NAA Education Conference – Fitbits and Other Fashions

The week before last the membership of the NAA convened in Denver to celebrate its 75th birthday at an excellent annual Education Conference. The event offered its normal high standards of insight, networking opportunities and thought leadership. And there were some clear themes emerging from the sessions and the buzz on the conference floor. One theme in particular caught my attention: the openness of systems.

A good example came from one of the sessions that covered benchmarking. The Fitbit was held up as an example of the kind of benchmarking approach that the multifamily industry could embrace. For those who don’t know, a Fitbit is a wearable technology that tracks physical activity, enabling users to track their daily number of steps, etc. using a mobile app. As an example of data sharing, users can not only track their own performance, they can also track it against other Fitbit users. This competitive element gives users a target to strive for, and hence the motivation to work harder.

The opportunity to compare your performance to a large population of other Fitbit users is an exciting one. But is the Fitbit model for gauging personal performance the right one for multifamily performance, as the panelist at this session suggested?

Multifamily performance and personal fitness have a few things in common (the desire to get better being the most obvious). But they are very different in several important ways. Like other revenue management industries, multifamily features conditions of fixed capacity and variable demand. So the amount of product that an operator can sell and the competitors with whom each operator competes are largely fixed. And the fixed assets in a given sub-market have to compete with one another for the (variable) demand of renters.

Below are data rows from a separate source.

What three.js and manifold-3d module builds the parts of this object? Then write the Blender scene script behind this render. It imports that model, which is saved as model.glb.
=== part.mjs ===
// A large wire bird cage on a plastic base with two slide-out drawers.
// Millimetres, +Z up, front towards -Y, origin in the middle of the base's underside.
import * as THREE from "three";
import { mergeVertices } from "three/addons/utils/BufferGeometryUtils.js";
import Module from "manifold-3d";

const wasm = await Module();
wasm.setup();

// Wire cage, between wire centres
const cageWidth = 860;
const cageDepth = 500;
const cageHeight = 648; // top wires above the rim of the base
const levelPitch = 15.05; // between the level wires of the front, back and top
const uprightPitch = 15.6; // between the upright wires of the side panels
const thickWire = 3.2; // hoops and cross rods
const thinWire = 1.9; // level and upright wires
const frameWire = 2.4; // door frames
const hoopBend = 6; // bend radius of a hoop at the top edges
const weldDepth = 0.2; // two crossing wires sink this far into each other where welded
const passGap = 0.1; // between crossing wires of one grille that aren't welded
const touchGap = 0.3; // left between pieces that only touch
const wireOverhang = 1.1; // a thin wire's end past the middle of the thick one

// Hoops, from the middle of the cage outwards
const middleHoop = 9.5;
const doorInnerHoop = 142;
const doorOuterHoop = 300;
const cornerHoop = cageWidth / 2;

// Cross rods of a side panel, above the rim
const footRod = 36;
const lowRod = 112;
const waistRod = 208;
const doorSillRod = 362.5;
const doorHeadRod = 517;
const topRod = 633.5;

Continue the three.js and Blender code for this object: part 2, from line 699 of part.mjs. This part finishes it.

When both supply and demand are somewhat finite, the requirements for performance benchmarking change. Decades of experience from other revenue management industries has shown that the key to good performance benchmarking is the consistency of metrics. It would be hard to be successful as an airline that didn’t track RASM (Revenue per Available Seat Mile), for example, just as it would be hard to find a successful hotel company that has not embraced RevPAR (Revenue per Available Room) as its core revenue metric. While “choosing your own adventure” is a great idea for establishing tactics, the ultimate measure of how successful those tactics are should be the same for all competitors, just as it is in other industries.

And that’s why the openness of systems is so important. If multifamily were to follow the Fitbit example, operators would be limited to comparing themselves exclusively to companies that happen to use the same technology platforms that they do. That is clearly suboptimal – technology is itself a competitive market – it is unlikely that a single technology platform will ever achieve enough coverage of the market to allow the kind of peer-to-peer comparisons enjoyed by other industries who have separated their benchmarking data from their technology decisions. The inability of multifamily to benchmark users of one technology against users of another is an obvious weakness that the Fitbit model will never address.

The activities and the buzz of this year’s NAA event were suggestive of a broadening industry debate about the openness of technology platforms. It’s an enormously important debate, and one to which we at MDX will continue to contribute over the coming months.